COLUMBIA — Imagine the incredible feeling of meeting a long-lost relative. That is exactly the phenomenon Barb Phillips and D. Joe Phillips experienced at the Philips/Phillips family reunion Friday.
The two both live in Columbia but had never met until being introduced during dinner Friday evening at the Stoney Creek Inn.
“It’s just really neat to meet family you didn’t know you had,” Barb Phillips said.
This year marks the 139th consecutive annual reunion of the Philips/Phillips family. The reunion was held for the first time west of the Mississippi River and will last through Sunday. Joseph and Mary Philips moved from Wales, U.K., to Chester County, Pa., in 1755, and about 50 of their descendants, hailing from California, Massachusetts, New Jersey, Pennsylvania, Illinois, Tennessee, Oklahoma and Texas, attended the 2010 reunion.
Coordinator Thomas O. Philips of Massachusetts has kept track of his genealogy and said he has records of 20,000 descendants of Joseph and Mary Philips. Members of the family live in a couple different countries and every state except North Dakota. Thomas Philips sends out a free, detailed newsletter to 1,000 of his "kindred cousins" and said he meets relatives for the first time every year.
“Because my grandparents sort of took responsibility for this and then my father until his death at age 94, I sort of feel a commitment to keeping it going that is probably stronger than even the enjoyment of it," he said.
Some of the clan spells their last name with one "l," though others use two. Thomas Philips said the name stems from four grandsons of Joseph and Mary Philips who moved to Tennessee.
"For reasons we don't really know, they changed the family name from Philips with one 'l' to Phillips with two 'l's,'" Thomas Philips said.
The spelling difference frustrated D. Joe Phillips, who organized this year's event, as he traced his lineage a few years ago. With the help of a genealogist and Thomas Philips' father, D. Joe Phillips eventually connected the dots back to the original Joseph and Mary Philips.
"I was really excited about that because that was just like opening up a new world for me," D. Joe Phillips said.
Thomas Philips said he first met D. Joe Phillips in 2006, and their conversation just flowed. Once family members break the ice, their conversations become easy because everyone has something in common.
Rod Everhart drove 1,100 miles from New Jersey with his wife, Aldena, for the reunion. He said he enjoys remembering his history and his ancestors.
"We all believe the Philips family holds the record for the most number of consecutive annual reunions in the United States," Everhart said. "We're part of something that's really unique, and that's another reason we like to see it continue on."
Because the record would be continually broken, Everhart said the Guinness Book of World Records refuses to give the reunion recognition until it stops, but "that's not going to happen."
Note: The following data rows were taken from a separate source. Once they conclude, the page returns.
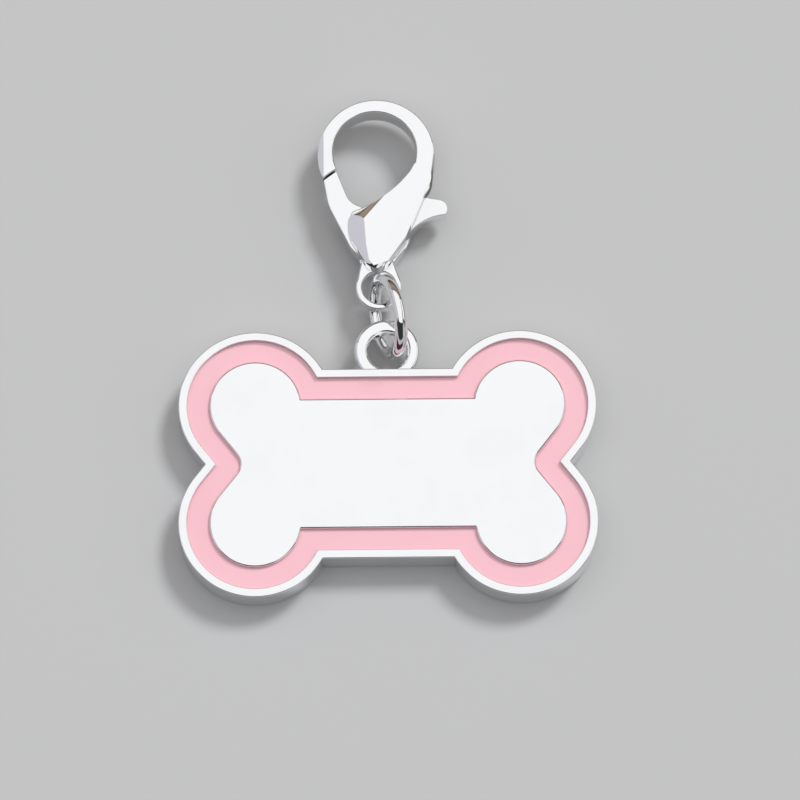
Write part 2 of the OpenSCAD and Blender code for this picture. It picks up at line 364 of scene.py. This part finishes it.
bm = turned_ring(
    loop_hole_r, loop_hole_r + loop_wall, loop_low, loop_low + loop_t, loop_centre,
    loop_inner_round, loop_outer_round,
)
ground(bm, Vector((0, bar_top - rim_w + loop_sunk, 0)), Vector((0, -1, 0)))
finished(bm, "hanging_loop", "tag", plate_chrome, "tag_plate")

# Enamel border
# Pink enamel is dropped into the channel from a needle and baked hard. It
# creeps up the walls a little, so its glossy face is slightly hollow.
enamel_down = 0.45
enamel_creep = 0.13
creep_width = 0.09
creep_steps = (0, 0.03, 0.07, 0.12, 0.19, 0.3, 0.5, 0.8)
enamel_bite = 0.01

bm = bmesh.new()
middle = (panel_in - rim_w) / 2
enamel_floor = plate_t - channel_deep + enamel_bite
outlines = [bone_outline(bm, rim_w - enamel_bite, enamel_floor)]
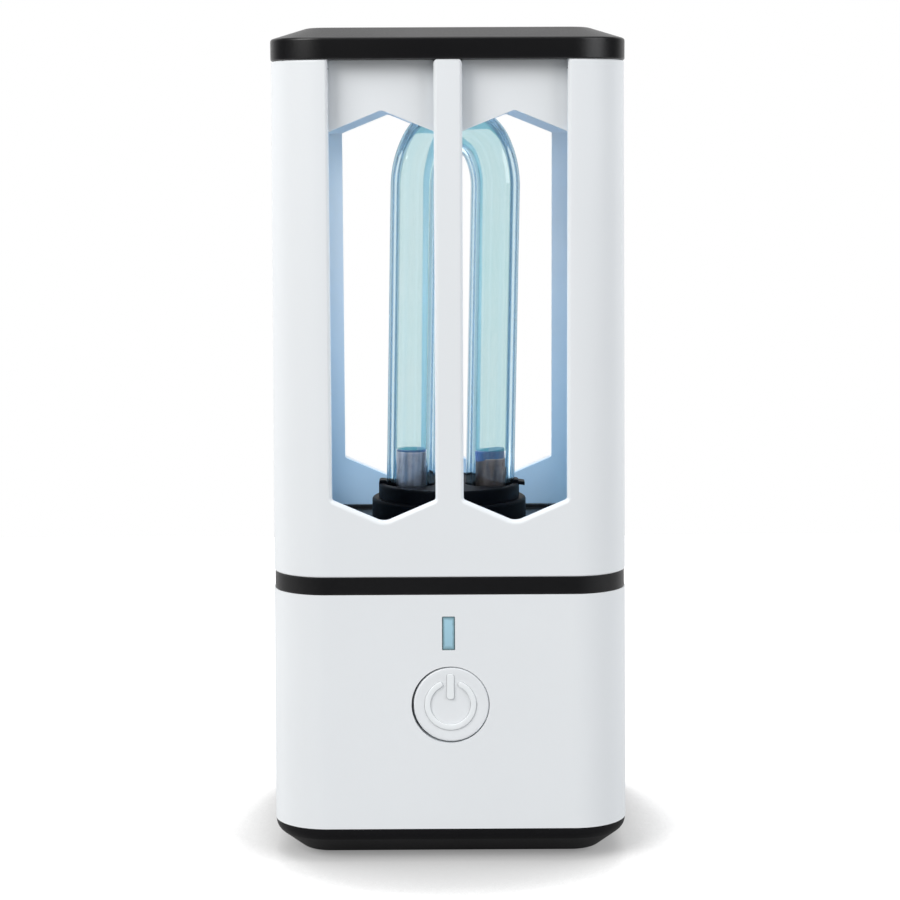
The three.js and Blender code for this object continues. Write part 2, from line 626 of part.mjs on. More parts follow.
// Lead from an electrode down through socket and deck to the driver board
function buildLead(side, sign) {
  const x = sign * LAMP.legOffset;
  const landX = sign * boardX(LEAD_END.xShare);
  const landY = boardY(LEAD_END.yShare);
  const board = BOARD_HIGH - DECK_TOP;
  const under = PLATE_UNDER - DECK_TOP - LEAD.sag;
  const route = [
    new THREE.Vector3(x, 0, LAMP_SEAT + ELECTRODE.lift),
    new THREE.Vector3(x, 0, 0),
    new THREE.Vector3(x, 0, under),
    new THREE.Vector3((x + landX) / 2, landY / 2, under - LEAD.sag),
    new THREE.Vector3(landX, landY, (under + board) / 2),
    new THREE.Vector3(landX, landY, board + LEAD.sag),
    new THREE.Vector3(landX, landY, board),
  ];
  return piece(`lamp_lead_${side}`, wire(route, LEAD.radius, LEAD.steps), "cream");
}

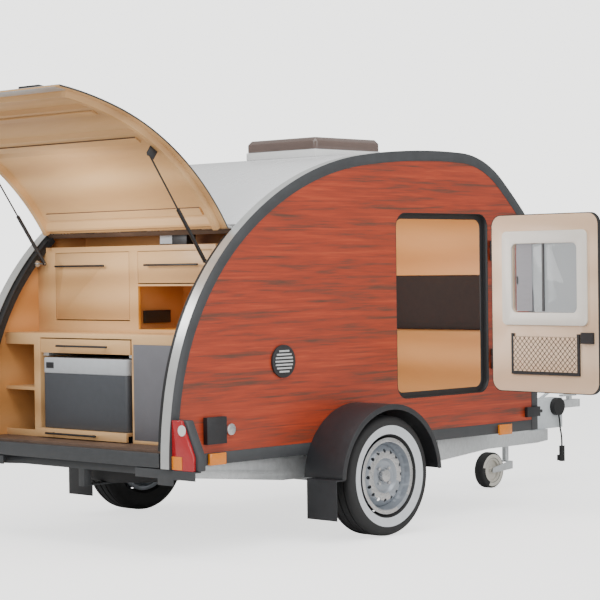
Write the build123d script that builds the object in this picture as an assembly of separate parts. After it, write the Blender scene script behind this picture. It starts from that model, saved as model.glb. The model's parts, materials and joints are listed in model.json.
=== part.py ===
from build123d import *
import math
import os

# Teardrop trailer in mm. X points forward to the coupling, Y to its left side, Z up.
# The model is laid out from the ground under the axle, then moved to the ball socket at the end.

# Body shell
body_length = 2684
body_height = 1465
body_width = 1446
body_low_z = 404
rear_x = -1216
side_thick = 20
skin_thick = 3
panel_thick = 24
floor_thick = 20
skirt_high = 56
skirt_thick = 30
rear_sill_high = 64
overrun = 60
seat_gap = 0.3
part_gap = 5
outline_shares = (
    (0, 0), (0.0119, 0.2314), (0.1718, 0.7290), (0.4773, 0.9754), (0.7679, 1),
    (0.8927, 0.9113), (0.9572, 0.8048), (1, 0.6194), (1, 0),
)
hinge_knot = 2
front_knot = 7

# Edges of the body
trim_wide = 52
trim_thick = 2
rail_wide = 55
seal_wide = 30
seal_thick = 13.5
jamb_deep = 25

# Hatch
hatch_open = 98
hatch_skin_thick = 2
hatch_ply_thick = 6
hatch_rib_wide = 30
hatch_rib_deep = 30
hatch_bar_deep = 22
hatch_bar_high = 45
hatch_bar_shares = (0.04, 0.21, 0.475, 0.97)
hatch_hinge_radius = 7
hatch_pin_radius = 4
hinge_leaf_wide = 32
hinge_leaf_thick = 2
knuckle_long = 180
end_strip_wide = 50
hatch_handle_y = -395
hatch_handle_long = 140
hatch_handle_wide = 32
hatch_handle_high = 22

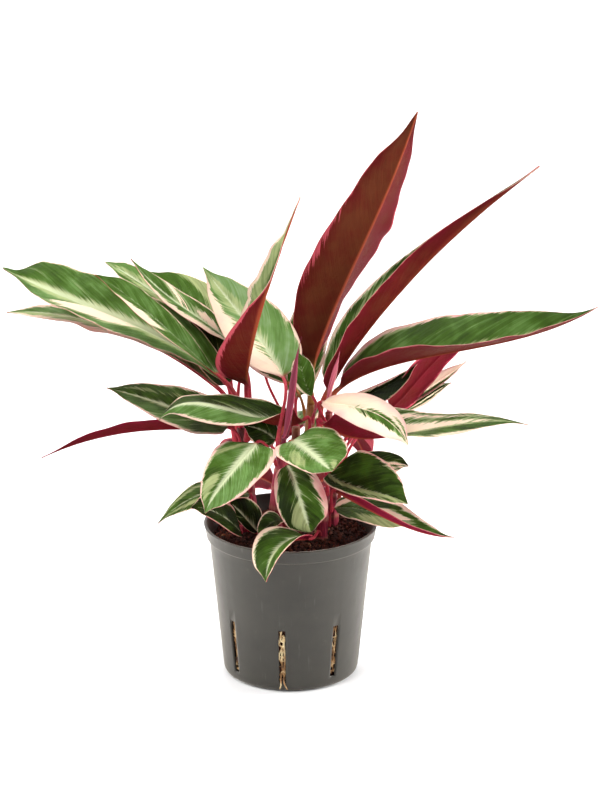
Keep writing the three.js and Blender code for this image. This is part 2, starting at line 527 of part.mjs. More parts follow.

Everhart's father, Jim Everhart of Columbia, has attended at least 20 reunions and, at 94, was the reunion's oldest attendee. He cannot get out much anymore but was thankful to be part of this reunion. Rod Everhart said his father's presence makes the event "really special."
Tammy Niemeyer never went to a reunion before. She traveled from Cyprus, Texas, with her husband and 3-year-old daughter.
"It's just really a great opportunity to meet people and cousins I've never known," Niemeyer said, and on Saturday, she met people who live near her family in Houston.
Christy Watson was born and raised in Columbia and said it made sense to come to this reunion from her home in San Diego. She and her mother, Barb Phillips, have not been to a reunion since their first time in 1983.
"For me, I didn't realize this family existed," Barb Phillips said. "It was an introduction to a part of my heritage."
Some family members have descendants on both the Philips and Phillips sides. Thomas Philips said intermarriage occurred within members of the fourth generation.
"Joseph and Mary had 240 great-grandchildren. Can you imagine having that many great-grandchildren?" he said, laughing.
D. Joe Phillips spoke Saturday about his ancestor Josiah Phillips, who fought in the Civil War. Josiah Phillips was conscripted into the Confederate Army in 1861 but escaped to fight with the Union Army. A few years later, he was wounded, leaving his right arm immobile and forcing him to walk with a cane. D. Joe Phillips still has the walking stick. It's that sense of history that motivated him to organize the event.
"I enjoyed doing it because I feel that it's worthwhile to continue the legacy of our name, and I want my son and my grandchildren to have the privilege of reading about their forefathers," D. Joe Phillips said.